Demand was so great that new projects were halted so that Quebec’s energy regulator could develop a framework to manage the burgeoning sector. As the price of bitcoin plummeted, Hydro-Québec conducted a survey of the “serious players” in the industry to gauge whether they were still interested, according to a spokesperson. Many respondents still want to set up in Quebec, enough for 4,500 megawatts of potential demand.

Even that greatly reduced figure is absurdly large. Hydro-Québec originally had a 500-megawatt block to allot for miners, but the province’s energy regulator later set aside a portion of that amount for other projects. The utility has 300 megawatts up for grabs now.

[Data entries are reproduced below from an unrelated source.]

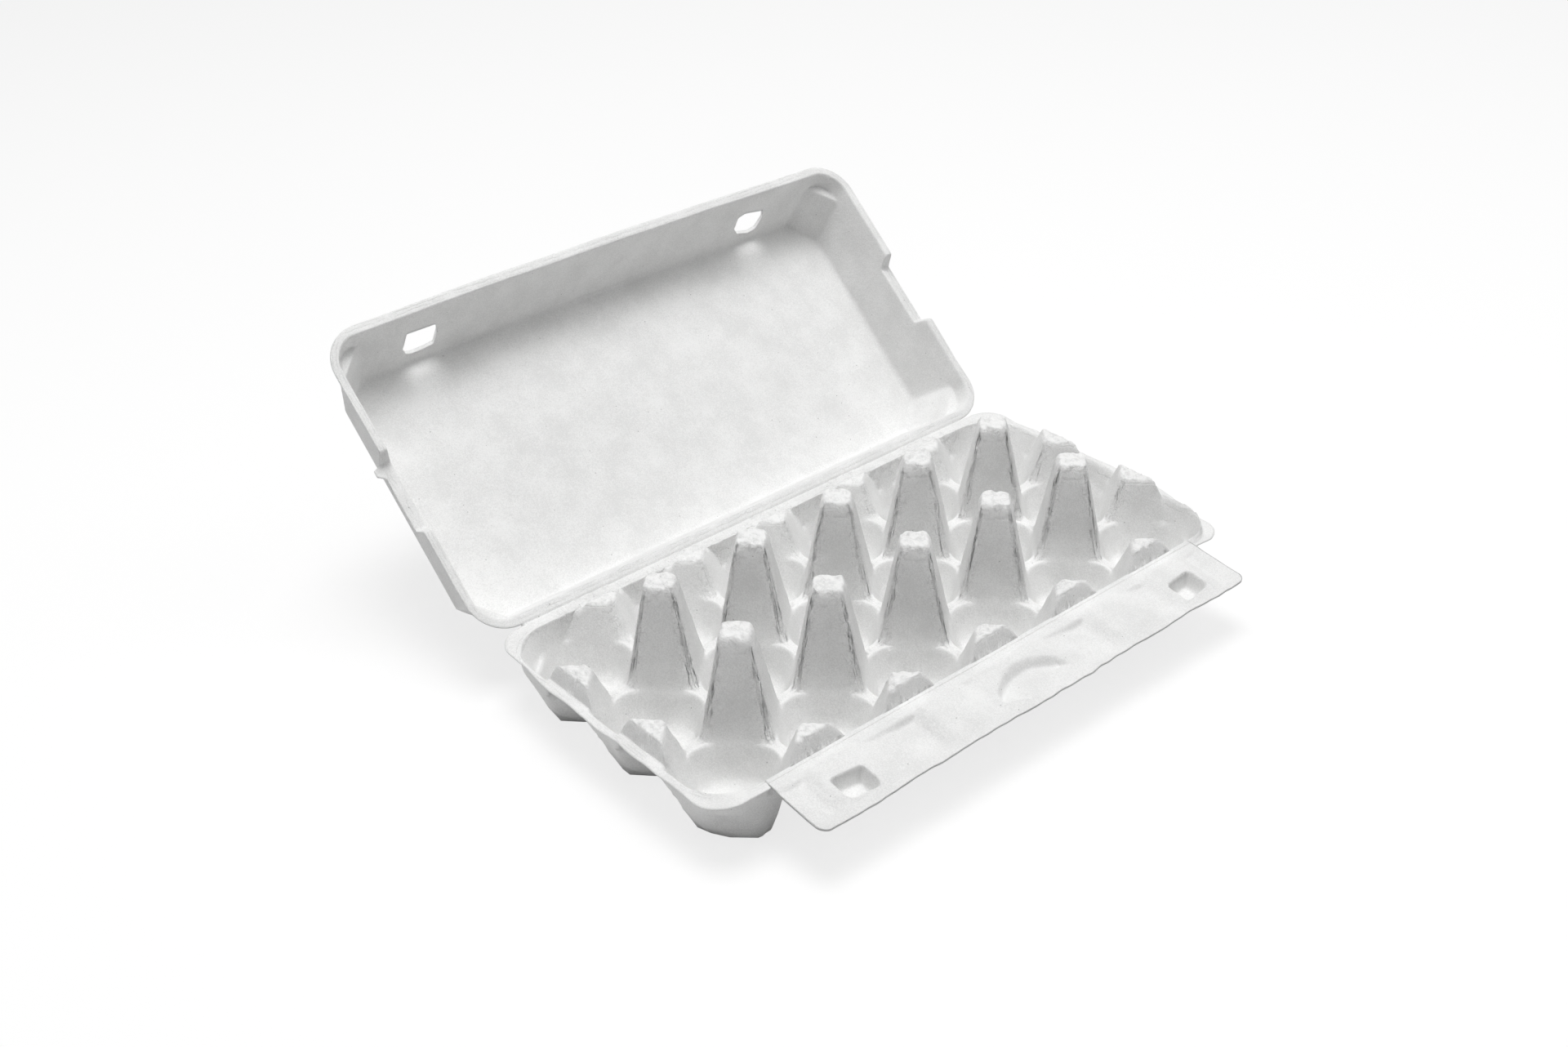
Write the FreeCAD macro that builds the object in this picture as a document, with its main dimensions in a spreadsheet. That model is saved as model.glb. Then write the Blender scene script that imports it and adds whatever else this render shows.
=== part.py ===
import FreeCAD, Part
import math
import os
import Sketcher

# An 18-egg carton moulded from paper pulp, open, standing on its cups.
# Three pieces of one moulding, divided only at its two folding hinges:
#   tray       the cups, posts, half-posts and rim
#   lid        a shallow box with two lock windows, hinged along the back rim
#   lock_flap  the front flap, whose two buttons go out through the lid's windows
# +X runs along the carton, +Y towards the lid's hinge, +Z up.
# The origin lies on the ground under the middle of the whole open carton.

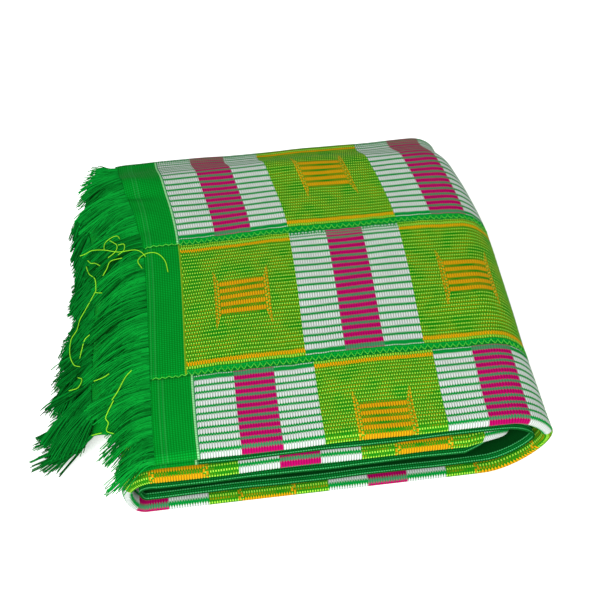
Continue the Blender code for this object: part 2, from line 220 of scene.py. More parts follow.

“A lot of the noise with the applicants in Quebec was unfounded,” said Wes Fulford, CEO of Bitfarms Ltd., which operates facilities in four Quebec municipalities and employs 80 full-time workers. The company believes many of the applications are from speculators. At least two applicants are proposing to build massive facilities totalling 1,000 megawatts.

Bitfarms, however, has been undaunted in its own expansion plans. The company purchased two industrial buildings in Sherbrooke and plans to add another 98 megawatts in mining capacity next year, and also filed for a listing on the TSX Venture Exchange. “I do believe there’s a market for a story like Bitfarms,” Mr. Fulford said. “It’s just a matter of time.”